>> START Records for processing
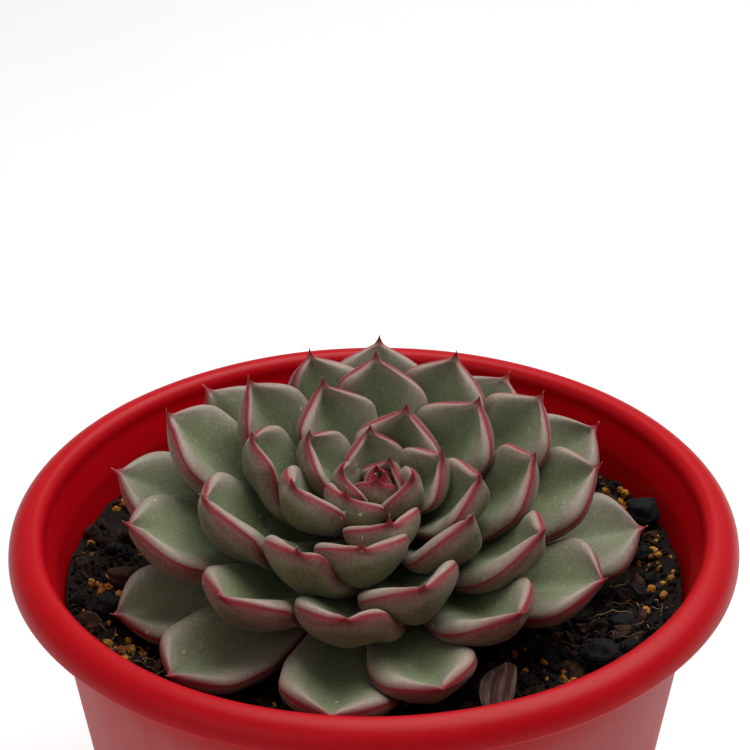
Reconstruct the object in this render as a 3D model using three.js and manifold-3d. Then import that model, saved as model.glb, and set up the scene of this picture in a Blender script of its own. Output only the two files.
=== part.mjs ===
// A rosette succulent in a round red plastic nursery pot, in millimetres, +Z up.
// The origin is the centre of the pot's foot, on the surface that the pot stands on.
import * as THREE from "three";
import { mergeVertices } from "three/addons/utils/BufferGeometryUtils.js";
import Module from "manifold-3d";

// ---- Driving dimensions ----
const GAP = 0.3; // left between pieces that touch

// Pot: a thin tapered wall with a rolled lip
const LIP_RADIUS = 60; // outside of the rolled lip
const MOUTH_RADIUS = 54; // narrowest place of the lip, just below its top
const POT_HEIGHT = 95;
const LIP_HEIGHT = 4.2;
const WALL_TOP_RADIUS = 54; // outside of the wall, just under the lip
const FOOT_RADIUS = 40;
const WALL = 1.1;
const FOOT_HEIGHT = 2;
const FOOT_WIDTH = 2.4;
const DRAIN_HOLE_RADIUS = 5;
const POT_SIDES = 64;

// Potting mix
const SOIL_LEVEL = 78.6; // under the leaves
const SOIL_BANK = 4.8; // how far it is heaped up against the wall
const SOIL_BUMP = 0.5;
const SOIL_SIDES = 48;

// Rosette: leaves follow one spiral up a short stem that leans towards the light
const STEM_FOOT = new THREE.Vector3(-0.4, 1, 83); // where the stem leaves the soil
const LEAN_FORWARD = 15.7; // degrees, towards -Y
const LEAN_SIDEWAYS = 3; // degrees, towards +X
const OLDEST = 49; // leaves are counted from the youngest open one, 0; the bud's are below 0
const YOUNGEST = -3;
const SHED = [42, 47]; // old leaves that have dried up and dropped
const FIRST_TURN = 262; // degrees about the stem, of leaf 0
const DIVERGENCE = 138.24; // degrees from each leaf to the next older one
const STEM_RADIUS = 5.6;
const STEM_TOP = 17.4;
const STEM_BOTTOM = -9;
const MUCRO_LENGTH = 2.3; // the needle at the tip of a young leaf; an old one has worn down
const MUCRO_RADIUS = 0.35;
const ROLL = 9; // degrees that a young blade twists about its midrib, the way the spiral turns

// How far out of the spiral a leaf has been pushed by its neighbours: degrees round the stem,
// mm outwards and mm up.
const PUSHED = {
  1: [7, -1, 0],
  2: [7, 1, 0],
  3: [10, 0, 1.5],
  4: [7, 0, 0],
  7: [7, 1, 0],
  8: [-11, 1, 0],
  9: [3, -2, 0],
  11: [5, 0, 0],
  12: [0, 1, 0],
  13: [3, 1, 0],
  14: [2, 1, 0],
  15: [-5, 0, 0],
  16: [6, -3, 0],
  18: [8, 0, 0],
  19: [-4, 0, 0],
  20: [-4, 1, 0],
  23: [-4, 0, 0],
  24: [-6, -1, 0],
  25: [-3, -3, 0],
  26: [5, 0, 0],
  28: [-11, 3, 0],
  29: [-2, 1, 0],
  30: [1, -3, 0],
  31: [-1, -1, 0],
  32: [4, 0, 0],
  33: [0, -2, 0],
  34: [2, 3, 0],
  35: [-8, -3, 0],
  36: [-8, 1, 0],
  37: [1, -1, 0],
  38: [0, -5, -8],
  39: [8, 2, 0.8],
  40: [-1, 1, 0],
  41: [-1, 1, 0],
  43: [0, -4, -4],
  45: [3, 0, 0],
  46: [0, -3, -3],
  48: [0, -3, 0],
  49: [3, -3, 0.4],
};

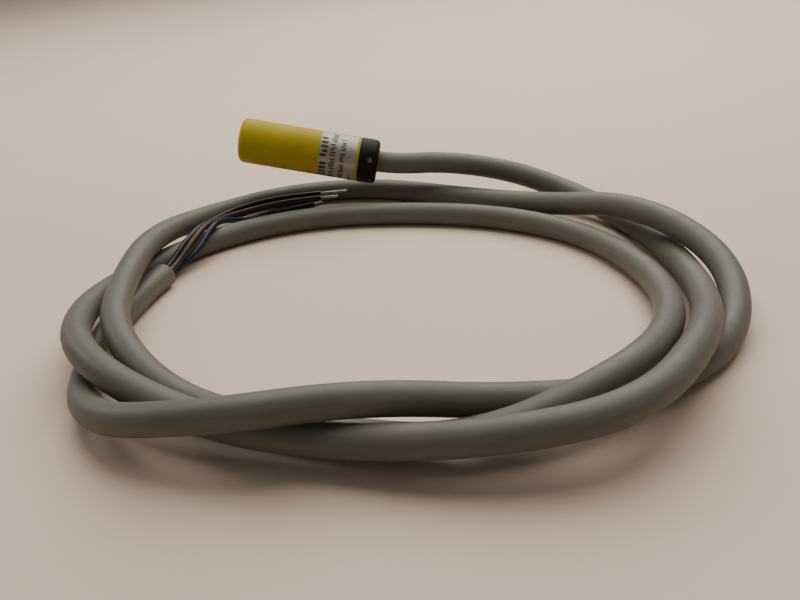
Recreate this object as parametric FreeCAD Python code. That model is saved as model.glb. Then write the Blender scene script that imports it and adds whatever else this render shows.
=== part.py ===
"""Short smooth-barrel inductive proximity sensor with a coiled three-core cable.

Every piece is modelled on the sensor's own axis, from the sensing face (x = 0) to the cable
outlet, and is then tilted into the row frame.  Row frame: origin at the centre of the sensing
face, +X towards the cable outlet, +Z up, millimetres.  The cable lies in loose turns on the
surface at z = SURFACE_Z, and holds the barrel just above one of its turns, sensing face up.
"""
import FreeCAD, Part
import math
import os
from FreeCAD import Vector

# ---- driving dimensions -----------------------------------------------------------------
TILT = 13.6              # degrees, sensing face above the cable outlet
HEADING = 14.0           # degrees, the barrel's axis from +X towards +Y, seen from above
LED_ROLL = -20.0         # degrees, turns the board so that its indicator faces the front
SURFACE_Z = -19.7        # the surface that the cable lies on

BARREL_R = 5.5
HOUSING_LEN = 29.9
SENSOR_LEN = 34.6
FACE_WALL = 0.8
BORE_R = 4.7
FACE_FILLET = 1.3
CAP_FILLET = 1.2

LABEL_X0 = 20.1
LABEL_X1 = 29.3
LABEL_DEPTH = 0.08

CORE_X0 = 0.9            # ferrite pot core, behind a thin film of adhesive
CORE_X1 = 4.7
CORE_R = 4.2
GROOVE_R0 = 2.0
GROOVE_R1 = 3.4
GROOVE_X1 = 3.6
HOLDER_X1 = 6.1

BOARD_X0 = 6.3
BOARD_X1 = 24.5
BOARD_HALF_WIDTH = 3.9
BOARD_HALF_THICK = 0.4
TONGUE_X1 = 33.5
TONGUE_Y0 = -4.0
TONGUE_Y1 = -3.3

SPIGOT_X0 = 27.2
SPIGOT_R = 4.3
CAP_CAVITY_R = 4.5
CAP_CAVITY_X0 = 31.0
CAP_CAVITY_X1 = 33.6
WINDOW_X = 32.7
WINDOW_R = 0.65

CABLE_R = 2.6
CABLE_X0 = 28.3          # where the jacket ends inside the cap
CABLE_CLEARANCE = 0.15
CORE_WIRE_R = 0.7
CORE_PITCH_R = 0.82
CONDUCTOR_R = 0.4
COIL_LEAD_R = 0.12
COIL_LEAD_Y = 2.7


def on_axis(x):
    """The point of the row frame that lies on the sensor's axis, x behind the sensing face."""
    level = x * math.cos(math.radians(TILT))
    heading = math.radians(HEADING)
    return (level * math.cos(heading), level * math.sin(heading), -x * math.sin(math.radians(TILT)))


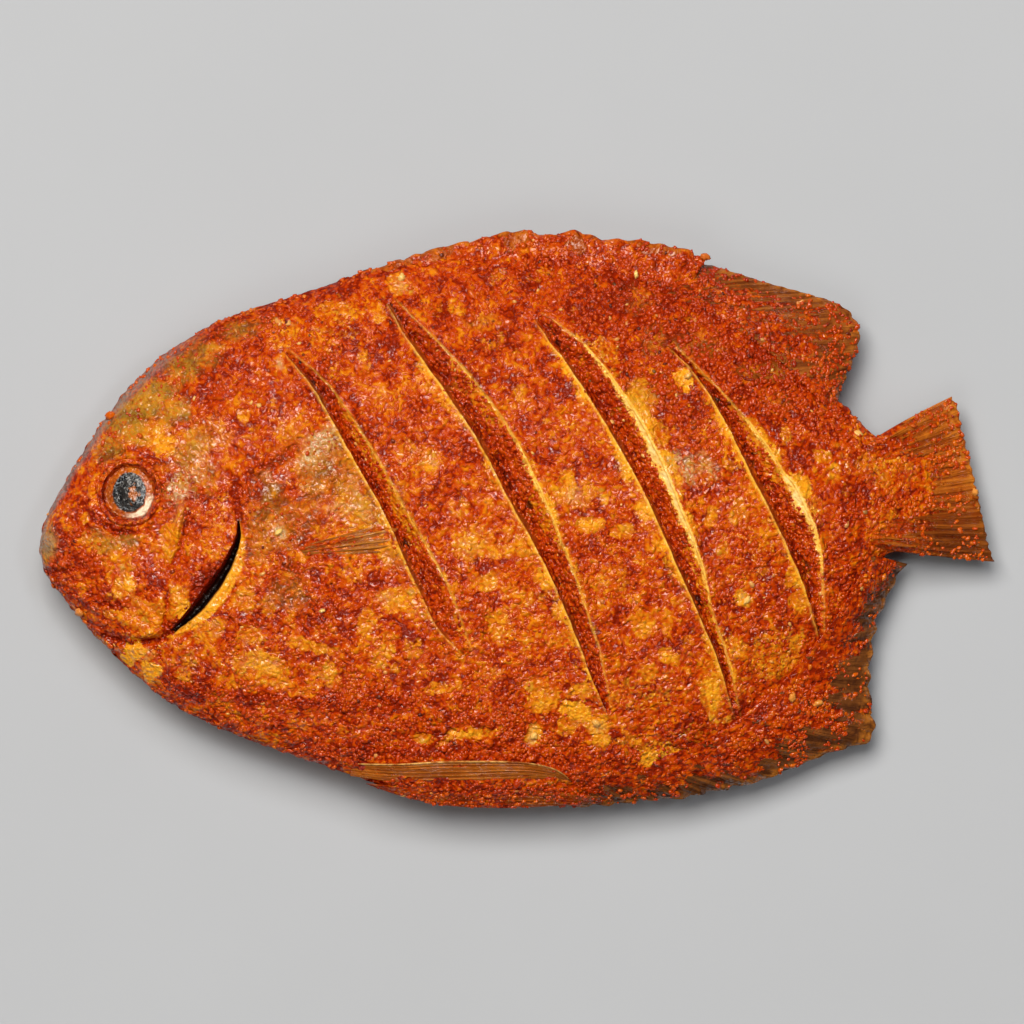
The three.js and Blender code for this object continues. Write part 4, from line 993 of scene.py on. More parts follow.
>> END Records for processing
- **Instructions for the task**
Above are the entries; repeat their lines exactly, from the first through the one that contains "const GAP = 0.3;".

- **Output**
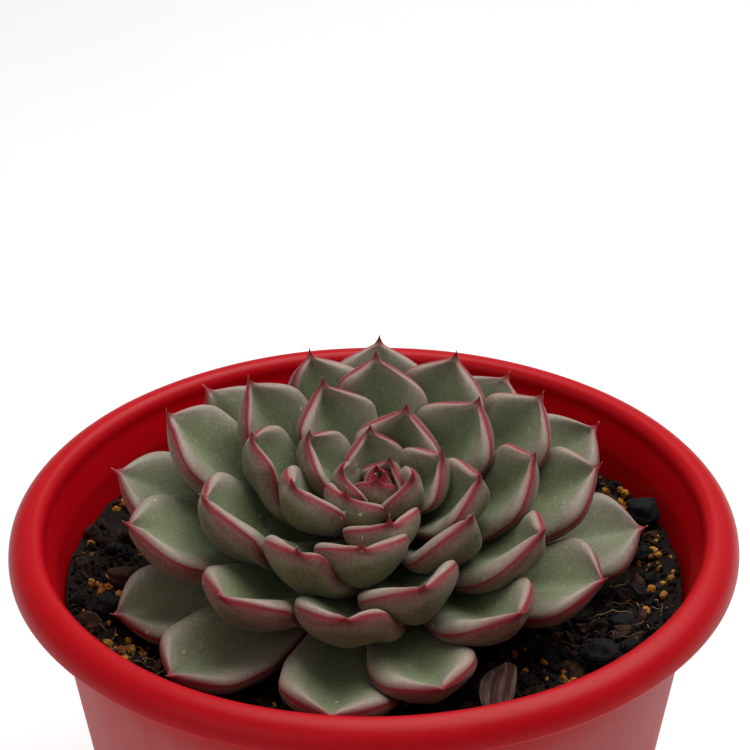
Reconstruct the object in this render as a 3D model using three.js and manifold-3d. Then import that model, saved as model.glb, and set up the scene of this picture in a Blender script of its own. Output only the two files.
=== part.mjs ===
// A rosette succulent in a round red plastic nursery pot, in millimetres, +Z up.
// The origin is the centre of the pot's foot, on the surface that the pot stands on.
import * as THREE from "three";
import { mergeVertices } from "three/addons/utils/BufferGeometryUtils.js";
import Module from "manifold-3d";

// ---- Driving dimensions ----
const GAP = 0.3; // left between pieces that touch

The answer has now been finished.